A lady's sleeves were sewn onto her garments after she was dressed in them, and they are often described as love tokens in medieval literature. A lady gives her knight a sleeve as a token of her favor, and the knight carries it as a standard in a battle or a joust. Miradeus's possession of his lady's sleeve locates the pagan knight in a courtly love context.

2
.
The knight brings honor to his lady by fighting well, and his prowess is enhanced because he loves his lady. This is the circular logic of courtly love.

3
.
Gui de Cambrai begins to call the pagans Turks, in what is surely a conflation of Josaphat's battle with Crusade warfare.

KING AVENIR CONVERTS AND CHRISTIANITY SPREADS

1
.
Monks are sometimes described by the color of the habits they wear; Benedictine monks wear black.

JOSAPHAT WISHES TO LEAVE HIS KINGDOM

1
.
The narrator counts Nachor, along with Barachie and Josaphat, as one of the Christians present at the disputation (see p. 87).

A DEBATE BETWEEN JOSAPHAT'S BODY AND SOUL

1
.
The soul uses the rhetoric of courtly love to describe its sovereignty over the body in terms of a lady's sovereignty over her lover.

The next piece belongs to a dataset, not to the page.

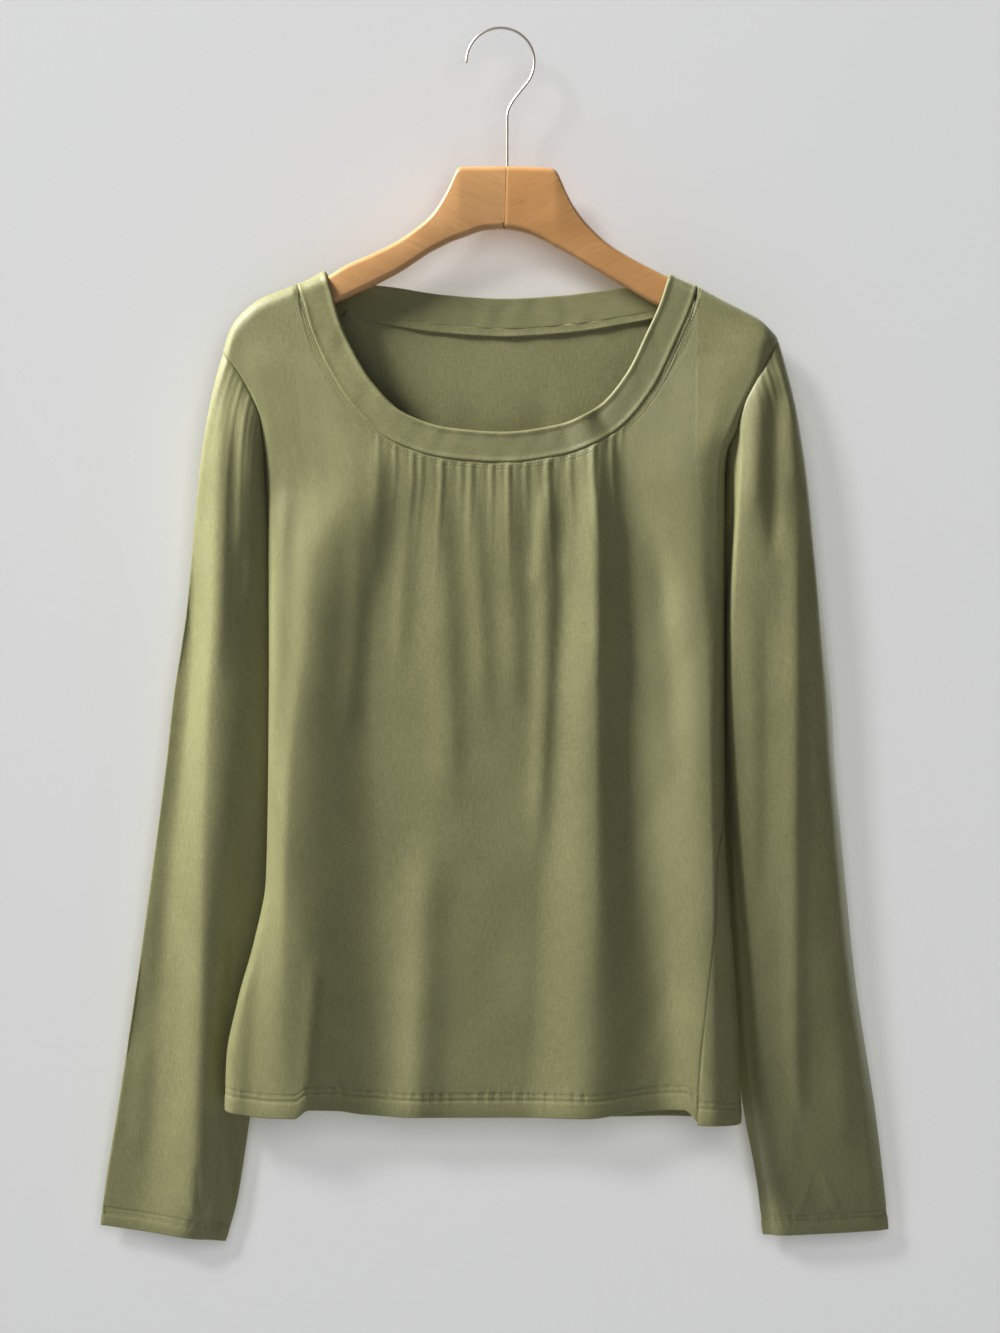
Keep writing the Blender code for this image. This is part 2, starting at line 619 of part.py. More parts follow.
def armhole(share, underarm):
    """Closed armhole edge: from the underarm up the front to the shoulder, and down the back."""
    loop = []
    for span, edge in ((front_span, share), (back_span, 1.0 - share)):
        drop, length = hanging_line(span, lambda at, edge=edge: edge, 0.0)
        rows = np.linspace(SEAM_BEHIND_RIDGE, np.interp(underarm, drop, length), EDGE_POINTS)
        loop.append(down_column(span, lambda at, edge=edge: edge, rows, 0.0))
    front, back = loop
    return front[::-1], back


def resample(points, shares):
    """Points at these shares of the length of a line."""
    length = np.concatenate([[0], np.cumsum(np.linalg.norm(np.diff(points, axis=0), axis=1))])
    at = np.asarray(shares) * length[-1]
    return np.stack([np.interp(at, length, points[:, i]) for i in range(3)], axis=-1)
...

THE NARRATOR LAMENTS THE SINS OF THE PRESENT WORLD

1
.
The narrator begins a long condemnation of worldly corruption among the clergy and the nobility.

2
.
The narrator uses supersessionist rhetoric to condemn corrupt clerics: they destroy Christian belief and the church becomes the pre-Christian synagogue. There is also an obvious anti-Semitic association of the synagogue with corruption.

3
.
The narrator describes the church as the spouse of the clergy.

4
.
A reference to the Muslim possession of Jerusalem and to the Crusading movements that attempted to take the city.

5
.
The siege of Damascus during the Second Crusade (1148) led to a defeat for the crusaders. The narrator may reference calls to the Fifth Crusade (1213–21), an attempt to retake Jerusalem and the rest of the Holy Land.

6
.
A vavasor is a minor noble in the feudal hierarchy.

7
.
Gui describes feudal loyalty.

BARLAAM AND JOSAPHAT ARE REUNITED IN DEATH

1
.
The incorrupt body is a sign of sanctity, which is further demonstrated in the miracles associated with the relics.